## [Problem]
Write out exactly the lines that run from the line containing "zip(*points))), Vector(map(max, zip(*points)))" through the line containing "for node in"; both end lines belong to the answer.

[begin The input]

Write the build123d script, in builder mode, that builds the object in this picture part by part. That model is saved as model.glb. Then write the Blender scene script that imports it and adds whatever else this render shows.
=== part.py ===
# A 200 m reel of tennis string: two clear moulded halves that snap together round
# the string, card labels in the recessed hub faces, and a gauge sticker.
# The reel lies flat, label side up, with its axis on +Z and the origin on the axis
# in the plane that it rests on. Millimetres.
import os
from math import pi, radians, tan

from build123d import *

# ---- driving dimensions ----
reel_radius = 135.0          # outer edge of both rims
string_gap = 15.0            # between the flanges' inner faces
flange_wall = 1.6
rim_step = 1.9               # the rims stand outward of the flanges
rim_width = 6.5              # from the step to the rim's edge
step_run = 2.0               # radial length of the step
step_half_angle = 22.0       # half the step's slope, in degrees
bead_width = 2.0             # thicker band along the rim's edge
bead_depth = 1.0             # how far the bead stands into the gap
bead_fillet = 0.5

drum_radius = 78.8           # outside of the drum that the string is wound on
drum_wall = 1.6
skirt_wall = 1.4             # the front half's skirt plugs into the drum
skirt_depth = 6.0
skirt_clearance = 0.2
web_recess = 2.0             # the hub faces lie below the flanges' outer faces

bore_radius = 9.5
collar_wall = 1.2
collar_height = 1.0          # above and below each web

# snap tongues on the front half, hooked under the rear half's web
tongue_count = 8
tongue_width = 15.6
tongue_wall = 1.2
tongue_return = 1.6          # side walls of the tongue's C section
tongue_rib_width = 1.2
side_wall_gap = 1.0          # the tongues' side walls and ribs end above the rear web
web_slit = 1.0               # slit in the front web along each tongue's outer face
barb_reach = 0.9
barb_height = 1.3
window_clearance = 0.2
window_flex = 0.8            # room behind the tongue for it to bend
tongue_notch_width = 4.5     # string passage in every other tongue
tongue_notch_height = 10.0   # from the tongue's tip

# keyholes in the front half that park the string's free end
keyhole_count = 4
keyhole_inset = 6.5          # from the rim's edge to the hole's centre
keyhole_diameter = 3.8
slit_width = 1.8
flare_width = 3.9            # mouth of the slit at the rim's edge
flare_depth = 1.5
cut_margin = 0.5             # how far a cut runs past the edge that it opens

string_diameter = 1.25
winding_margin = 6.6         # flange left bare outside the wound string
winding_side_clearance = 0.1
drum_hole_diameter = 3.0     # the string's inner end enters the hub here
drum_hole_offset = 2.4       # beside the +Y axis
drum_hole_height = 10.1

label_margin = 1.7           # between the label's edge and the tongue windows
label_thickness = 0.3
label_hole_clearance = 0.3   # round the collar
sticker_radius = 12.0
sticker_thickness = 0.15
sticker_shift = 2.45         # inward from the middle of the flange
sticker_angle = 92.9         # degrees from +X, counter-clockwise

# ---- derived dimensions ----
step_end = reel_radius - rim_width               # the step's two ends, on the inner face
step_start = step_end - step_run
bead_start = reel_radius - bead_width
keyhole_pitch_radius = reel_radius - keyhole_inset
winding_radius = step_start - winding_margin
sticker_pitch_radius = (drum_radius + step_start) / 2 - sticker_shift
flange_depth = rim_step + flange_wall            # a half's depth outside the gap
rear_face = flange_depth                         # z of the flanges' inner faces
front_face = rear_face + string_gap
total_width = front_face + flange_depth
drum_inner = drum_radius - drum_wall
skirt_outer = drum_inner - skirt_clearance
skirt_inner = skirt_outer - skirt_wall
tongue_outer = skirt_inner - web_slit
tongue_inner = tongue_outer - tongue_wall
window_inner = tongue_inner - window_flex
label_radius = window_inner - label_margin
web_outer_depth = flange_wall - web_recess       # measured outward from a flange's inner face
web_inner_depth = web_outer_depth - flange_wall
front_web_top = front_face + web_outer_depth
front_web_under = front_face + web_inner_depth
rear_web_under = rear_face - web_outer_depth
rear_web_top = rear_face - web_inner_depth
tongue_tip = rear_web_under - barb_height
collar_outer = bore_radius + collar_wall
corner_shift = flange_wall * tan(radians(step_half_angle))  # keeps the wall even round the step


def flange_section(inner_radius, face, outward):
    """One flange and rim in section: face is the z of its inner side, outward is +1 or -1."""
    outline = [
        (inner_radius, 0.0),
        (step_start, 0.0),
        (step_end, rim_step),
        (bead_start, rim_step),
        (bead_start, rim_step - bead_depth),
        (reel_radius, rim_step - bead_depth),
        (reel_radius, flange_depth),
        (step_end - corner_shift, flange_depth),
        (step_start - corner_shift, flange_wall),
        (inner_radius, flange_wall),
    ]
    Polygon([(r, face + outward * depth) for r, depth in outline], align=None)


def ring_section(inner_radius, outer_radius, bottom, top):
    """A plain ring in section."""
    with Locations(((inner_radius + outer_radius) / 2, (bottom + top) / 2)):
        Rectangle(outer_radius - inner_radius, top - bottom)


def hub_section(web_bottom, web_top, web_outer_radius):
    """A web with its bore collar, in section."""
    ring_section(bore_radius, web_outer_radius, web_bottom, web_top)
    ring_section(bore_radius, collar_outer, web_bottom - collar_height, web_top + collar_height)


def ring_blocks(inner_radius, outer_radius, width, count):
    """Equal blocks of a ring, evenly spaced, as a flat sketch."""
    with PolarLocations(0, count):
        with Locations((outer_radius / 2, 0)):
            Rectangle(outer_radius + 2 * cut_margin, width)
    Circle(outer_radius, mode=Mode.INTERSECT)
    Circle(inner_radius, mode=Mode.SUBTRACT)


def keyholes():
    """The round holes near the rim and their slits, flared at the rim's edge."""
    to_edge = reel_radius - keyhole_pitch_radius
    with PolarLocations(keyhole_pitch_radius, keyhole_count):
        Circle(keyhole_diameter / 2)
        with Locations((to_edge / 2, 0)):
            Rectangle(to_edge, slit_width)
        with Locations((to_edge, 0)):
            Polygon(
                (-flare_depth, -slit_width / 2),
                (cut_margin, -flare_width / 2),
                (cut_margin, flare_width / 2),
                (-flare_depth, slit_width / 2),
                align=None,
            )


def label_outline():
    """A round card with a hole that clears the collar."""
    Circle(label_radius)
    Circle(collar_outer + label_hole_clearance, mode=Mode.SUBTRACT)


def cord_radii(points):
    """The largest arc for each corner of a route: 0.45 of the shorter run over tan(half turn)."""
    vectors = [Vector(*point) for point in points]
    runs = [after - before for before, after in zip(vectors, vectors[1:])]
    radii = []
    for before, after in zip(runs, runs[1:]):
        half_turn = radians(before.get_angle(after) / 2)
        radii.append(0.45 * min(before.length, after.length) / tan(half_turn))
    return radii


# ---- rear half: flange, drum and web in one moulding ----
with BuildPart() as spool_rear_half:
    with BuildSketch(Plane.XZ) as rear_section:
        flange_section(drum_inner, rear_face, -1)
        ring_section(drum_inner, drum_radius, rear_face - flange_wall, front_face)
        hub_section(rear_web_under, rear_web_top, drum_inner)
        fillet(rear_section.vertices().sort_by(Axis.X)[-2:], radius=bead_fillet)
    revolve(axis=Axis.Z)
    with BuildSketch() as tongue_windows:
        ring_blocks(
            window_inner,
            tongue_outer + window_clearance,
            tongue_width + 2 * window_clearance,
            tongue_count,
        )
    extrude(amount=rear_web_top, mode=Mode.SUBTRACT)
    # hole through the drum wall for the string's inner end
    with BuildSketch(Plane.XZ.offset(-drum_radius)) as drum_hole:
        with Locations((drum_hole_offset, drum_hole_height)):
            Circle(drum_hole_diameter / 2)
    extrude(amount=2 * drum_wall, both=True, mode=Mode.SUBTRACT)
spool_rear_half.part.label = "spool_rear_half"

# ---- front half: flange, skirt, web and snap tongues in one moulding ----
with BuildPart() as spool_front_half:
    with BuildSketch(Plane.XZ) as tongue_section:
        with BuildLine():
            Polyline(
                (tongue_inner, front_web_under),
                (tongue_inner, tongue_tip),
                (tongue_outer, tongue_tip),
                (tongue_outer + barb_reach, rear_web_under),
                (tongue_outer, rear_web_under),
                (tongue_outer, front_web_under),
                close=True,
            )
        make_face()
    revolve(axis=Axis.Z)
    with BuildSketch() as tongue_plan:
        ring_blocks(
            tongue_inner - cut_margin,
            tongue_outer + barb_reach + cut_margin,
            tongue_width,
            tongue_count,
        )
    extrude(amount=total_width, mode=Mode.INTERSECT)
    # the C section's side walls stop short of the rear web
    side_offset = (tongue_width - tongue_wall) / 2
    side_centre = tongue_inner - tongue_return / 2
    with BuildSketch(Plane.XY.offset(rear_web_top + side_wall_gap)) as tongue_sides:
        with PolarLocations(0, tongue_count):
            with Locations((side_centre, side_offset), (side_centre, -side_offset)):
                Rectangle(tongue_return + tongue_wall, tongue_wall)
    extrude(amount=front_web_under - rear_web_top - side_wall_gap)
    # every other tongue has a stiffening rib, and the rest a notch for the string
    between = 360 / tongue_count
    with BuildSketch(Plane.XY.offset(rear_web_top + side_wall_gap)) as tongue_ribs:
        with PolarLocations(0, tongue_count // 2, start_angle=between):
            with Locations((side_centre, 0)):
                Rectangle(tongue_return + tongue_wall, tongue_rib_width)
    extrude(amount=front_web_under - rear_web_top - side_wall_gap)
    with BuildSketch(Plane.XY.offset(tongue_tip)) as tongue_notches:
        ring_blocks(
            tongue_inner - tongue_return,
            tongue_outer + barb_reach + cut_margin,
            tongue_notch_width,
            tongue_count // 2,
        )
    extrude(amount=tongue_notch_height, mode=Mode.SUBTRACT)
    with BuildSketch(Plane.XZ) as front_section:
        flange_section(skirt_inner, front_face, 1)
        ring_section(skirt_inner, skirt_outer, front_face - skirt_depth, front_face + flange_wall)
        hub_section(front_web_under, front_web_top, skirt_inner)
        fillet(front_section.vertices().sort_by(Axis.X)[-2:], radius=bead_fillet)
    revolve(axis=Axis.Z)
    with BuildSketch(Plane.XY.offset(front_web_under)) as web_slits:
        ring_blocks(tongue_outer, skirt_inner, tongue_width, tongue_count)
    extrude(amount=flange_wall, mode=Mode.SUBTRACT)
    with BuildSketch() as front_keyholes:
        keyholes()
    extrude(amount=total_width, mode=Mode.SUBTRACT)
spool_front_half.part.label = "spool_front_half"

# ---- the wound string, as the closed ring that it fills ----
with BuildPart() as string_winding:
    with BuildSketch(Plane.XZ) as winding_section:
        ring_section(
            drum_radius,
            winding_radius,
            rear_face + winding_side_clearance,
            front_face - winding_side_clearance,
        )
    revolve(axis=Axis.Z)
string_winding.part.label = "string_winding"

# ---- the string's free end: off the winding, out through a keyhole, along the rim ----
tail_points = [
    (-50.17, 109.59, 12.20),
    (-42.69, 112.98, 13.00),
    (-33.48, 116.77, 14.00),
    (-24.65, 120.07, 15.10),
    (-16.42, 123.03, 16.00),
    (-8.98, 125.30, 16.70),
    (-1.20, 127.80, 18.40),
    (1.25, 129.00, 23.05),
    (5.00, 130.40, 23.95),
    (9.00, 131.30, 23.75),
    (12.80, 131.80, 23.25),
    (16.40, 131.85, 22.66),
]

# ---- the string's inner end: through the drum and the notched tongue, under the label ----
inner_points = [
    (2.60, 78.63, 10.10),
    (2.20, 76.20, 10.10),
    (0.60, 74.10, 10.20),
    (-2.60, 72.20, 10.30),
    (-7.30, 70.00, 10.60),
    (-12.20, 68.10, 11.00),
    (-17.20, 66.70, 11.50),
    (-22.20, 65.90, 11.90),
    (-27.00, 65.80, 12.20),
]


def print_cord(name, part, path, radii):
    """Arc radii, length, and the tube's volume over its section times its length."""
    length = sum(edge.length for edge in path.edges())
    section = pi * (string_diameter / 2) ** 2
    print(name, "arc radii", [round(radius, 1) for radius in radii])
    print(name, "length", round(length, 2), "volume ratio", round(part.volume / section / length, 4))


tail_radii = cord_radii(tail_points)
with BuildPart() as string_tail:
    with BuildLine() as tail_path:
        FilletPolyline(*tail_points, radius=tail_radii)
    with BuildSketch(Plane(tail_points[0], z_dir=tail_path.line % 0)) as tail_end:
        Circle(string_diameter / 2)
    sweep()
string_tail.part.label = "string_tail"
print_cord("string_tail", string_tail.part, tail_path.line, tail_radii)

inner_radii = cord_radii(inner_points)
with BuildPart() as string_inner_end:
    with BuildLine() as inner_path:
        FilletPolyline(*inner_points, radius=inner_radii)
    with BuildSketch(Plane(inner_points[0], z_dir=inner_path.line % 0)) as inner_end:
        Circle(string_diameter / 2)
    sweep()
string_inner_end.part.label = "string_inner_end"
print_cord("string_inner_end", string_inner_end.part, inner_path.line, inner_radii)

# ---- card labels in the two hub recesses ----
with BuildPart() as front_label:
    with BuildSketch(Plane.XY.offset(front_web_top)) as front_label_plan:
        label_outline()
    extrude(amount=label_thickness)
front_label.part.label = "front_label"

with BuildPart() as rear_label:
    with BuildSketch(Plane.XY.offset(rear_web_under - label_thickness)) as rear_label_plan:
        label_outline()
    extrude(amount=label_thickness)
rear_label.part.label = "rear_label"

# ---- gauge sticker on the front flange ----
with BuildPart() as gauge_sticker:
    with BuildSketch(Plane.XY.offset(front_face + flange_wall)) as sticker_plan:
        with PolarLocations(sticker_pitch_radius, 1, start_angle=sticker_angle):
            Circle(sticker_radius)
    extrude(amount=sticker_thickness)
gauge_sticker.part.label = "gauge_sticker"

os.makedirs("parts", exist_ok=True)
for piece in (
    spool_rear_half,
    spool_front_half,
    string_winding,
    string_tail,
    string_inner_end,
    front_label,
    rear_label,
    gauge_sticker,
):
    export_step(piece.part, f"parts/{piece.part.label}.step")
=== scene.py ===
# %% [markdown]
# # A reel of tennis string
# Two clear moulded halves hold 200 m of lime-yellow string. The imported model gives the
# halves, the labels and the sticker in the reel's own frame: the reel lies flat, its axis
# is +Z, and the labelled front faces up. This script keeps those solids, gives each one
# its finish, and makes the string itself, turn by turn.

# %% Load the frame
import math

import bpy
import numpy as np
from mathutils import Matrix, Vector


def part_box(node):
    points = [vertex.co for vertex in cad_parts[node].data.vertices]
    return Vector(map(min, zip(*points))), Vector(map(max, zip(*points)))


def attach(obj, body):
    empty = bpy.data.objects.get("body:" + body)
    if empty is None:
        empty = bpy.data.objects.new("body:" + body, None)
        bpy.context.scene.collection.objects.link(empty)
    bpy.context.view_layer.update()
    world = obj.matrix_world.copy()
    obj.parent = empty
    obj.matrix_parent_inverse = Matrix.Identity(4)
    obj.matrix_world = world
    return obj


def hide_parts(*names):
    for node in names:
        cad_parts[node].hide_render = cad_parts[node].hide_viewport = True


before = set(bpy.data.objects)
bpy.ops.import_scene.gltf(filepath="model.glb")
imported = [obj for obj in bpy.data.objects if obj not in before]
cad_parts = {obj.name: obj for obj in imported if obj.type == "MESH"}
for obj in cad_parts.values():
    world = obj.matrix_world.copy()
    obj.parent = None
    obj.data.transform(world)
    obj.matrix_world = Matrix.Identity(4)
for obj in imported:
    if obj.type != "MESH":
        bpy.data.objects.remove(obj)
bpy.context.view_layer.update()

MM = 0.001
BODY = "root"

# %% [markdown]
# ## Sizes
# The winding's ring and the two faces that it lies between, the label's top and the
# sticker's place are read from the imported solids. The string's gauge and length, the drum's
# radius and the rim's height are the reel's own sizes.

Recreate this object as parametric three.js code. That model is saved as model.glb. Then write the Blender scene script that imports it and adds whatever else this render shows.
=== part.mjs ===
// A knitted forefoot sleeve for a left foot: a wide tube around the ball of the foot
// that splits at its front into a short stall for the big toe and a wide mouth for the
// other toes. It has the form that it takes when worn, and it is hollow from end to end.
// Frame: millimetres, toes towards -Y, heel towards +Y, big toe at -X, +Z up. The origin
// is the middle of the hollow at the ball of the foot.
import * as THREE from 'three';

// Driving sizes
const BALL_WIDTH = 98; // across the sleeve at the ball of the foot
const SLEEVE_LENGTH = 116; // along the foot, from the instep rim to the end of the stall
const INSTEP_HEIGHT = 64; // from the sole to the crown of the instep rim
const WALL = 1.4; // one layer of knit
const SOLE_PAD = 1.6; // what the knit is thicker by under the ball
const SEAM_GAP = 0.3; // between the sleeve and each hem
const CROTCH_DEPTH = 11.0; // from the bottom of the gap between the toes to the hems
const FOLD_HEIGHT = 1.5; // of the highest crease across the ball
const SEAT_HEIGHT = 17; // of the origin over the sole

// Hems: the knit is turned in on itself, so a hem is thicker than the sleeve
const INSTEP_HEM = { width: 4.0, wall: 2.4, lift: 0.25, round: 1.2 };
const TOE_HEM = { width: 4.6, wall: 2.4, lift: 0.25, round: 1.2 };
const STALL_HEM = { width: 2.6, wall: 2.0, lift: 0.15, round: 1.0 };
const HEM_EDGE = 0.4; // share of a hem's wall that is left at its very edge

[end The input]

## [Exercise output]
    return Vector(map(min, zip(*points))), Vector(map(max, zip(*points)))


def attach(obj, body):
    empty = bpy.data.objects.get("body:" + body)
    if empty is None:
        empty = bpy.data.objects.new("body:" + body, None)
        bpy.context.scene.collection.objects.link(empty)
    bpy.context.view_layer.update()
    world = obj.matrix_world.copy()
    obj.parent = empty
    obj.matrix_parent_inverse = Matrix.Identity(4)
    obj.matrix_world = world
    return obj


def hide_parts(*names):
    for node in names:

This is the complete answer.